- **Problem**
Repeat exactly the lines of the entries below from the one with "in imported if" through the one with "return np.stack([x *", both ends included, and nothing else.

- **Input data**
§ §

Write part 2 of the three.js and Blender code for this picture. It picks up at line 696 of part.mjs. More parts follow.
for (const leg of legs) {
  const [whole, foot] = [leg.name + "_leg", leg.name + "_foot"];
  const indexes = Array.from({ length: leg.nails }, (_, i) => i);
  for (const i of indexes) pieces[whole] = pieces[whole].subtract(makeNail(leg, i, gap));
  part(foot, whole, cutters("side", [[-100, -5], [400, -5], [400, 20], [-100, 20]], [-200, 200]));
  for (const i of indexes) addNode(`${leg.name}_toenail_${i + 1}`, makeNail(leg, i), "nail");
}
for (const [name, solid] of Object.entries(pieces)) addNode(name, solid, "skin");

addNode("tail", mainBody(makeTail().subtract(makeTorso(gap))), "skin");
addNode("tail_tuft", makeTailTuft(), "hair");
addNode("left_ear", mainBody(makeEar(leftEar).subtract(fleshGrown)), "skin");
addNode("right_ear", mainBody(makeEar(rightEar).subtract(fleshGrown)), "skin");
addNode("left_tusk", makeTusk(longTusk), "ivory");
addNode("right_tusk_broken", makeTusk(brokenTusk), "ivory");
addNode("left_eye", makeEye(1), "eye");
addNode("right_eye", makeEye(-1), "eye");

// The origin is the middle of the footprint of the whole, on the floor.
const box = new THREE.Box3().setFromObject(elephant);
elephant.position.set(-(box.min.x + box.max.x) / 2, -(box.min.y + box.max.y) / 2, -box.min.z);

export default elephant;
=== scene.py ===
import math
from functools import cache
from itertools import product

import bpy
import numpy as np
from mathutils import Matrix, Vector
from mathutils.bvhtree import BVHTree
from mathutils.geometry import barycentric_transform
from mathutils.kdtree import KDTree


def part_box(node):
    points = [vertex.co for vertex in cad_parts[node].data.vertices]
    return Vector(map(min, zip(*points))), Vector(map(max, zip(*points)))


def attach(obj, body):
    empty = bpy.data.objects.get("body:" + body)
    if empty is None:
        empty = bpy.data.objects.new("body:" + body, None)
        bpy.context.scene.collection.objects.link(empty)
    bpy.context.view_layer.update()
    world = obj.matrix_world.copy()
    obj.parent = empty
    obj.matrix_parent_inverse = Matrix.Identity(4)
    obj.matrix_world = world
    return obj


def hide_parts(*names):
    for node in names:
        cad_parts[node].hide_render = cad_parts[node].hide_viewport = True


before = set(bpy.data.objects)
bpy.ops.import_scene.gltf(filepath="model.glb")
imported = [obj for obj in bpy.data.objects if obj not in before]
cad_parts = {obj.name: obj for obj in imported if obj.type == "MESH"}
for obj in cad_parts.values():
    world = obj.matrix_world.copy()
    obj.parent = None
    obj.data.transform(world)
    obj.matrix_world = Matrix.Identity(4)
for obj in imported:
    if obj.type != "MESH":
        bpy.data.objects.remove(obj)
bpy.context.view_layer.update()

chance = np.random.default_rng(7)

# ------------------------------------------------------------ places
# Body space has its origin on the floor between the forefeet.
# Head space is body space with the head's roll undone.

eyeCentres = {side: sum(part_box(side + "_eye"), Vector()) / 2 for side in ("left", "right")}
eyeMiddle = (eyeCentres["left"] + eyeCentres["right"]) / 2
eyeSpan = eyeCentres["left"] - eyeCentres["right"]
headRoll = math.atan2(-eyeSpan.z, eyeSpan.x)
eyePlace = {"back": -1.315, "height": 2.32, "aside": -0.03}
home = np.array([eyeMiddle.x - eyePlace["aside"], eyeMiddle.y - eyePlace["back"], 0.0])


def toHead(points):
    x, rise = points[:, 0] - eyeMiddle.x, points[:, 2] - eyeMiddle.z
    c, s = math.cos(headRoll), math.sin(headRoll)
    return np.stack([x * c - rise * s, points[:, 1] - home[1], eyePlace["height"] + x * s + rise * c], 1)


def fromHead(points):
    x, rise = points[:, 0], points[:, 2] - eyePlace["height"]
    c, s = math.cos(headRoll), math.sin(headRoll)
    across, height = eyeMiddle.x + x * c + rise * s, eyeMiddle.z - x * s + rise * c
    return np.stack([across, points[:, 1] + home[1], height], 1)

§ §

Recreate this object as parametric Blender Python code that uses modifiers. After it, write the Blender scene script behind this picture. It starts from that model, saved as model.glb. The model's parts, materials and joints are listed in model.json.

§ §

- **Exercise solution**
cad_parts = {obj.name: obj for obj in imported if obj.type == "MESH"}
for obj in cad_parts.values():
    world = obj.matrix_world.copy()
    obj.parent = None
    obj.data.transform(world)
    obj.matrix_world = Matrix.Identity(4)
for obj in imported:
    if obj.type != "MESH":
        bpy.data.objects.remove(obj)
bpy.context.view_layer.update()

chance = np.random.default_rng(7)

# ------------------------------------------------------------ places
# Body space has its origin on the floor between the forefeet.
# Head space is body space with the head's roll undone.

eyeCentres = {side: sum(part_box(side + "_eye"), Vector()) / 2 for side in ("left", "right")}
eyeMiddle = (eyeCentres["left"] + eyeCentres["right"]) / 2
eyeSpan = eyeCentres["left"] - eyeCentres["right"]
headRoll = math.atan2(-eyeSpan.z, eyeSpan.x)
eyePlace = {"back": -1.315, "height": 2.32, "aside": -0.03}
home = np.array([eyeMiddle.x - eyePlace["aside"], eyeMiddle.y - eyePlace["back"], 0.0])


def toHead(points):
    x, rise = points[:, 0] - eyeMiddle.x, points[:, 2] - eyeMiddle.z
    c, s = math.cos(headRoll), math.sin(headRoll)
    return np.stack([x * c - rise * s, points[:, 1] - home[1], eyePlace["height"] + x * s + rise * c], 1)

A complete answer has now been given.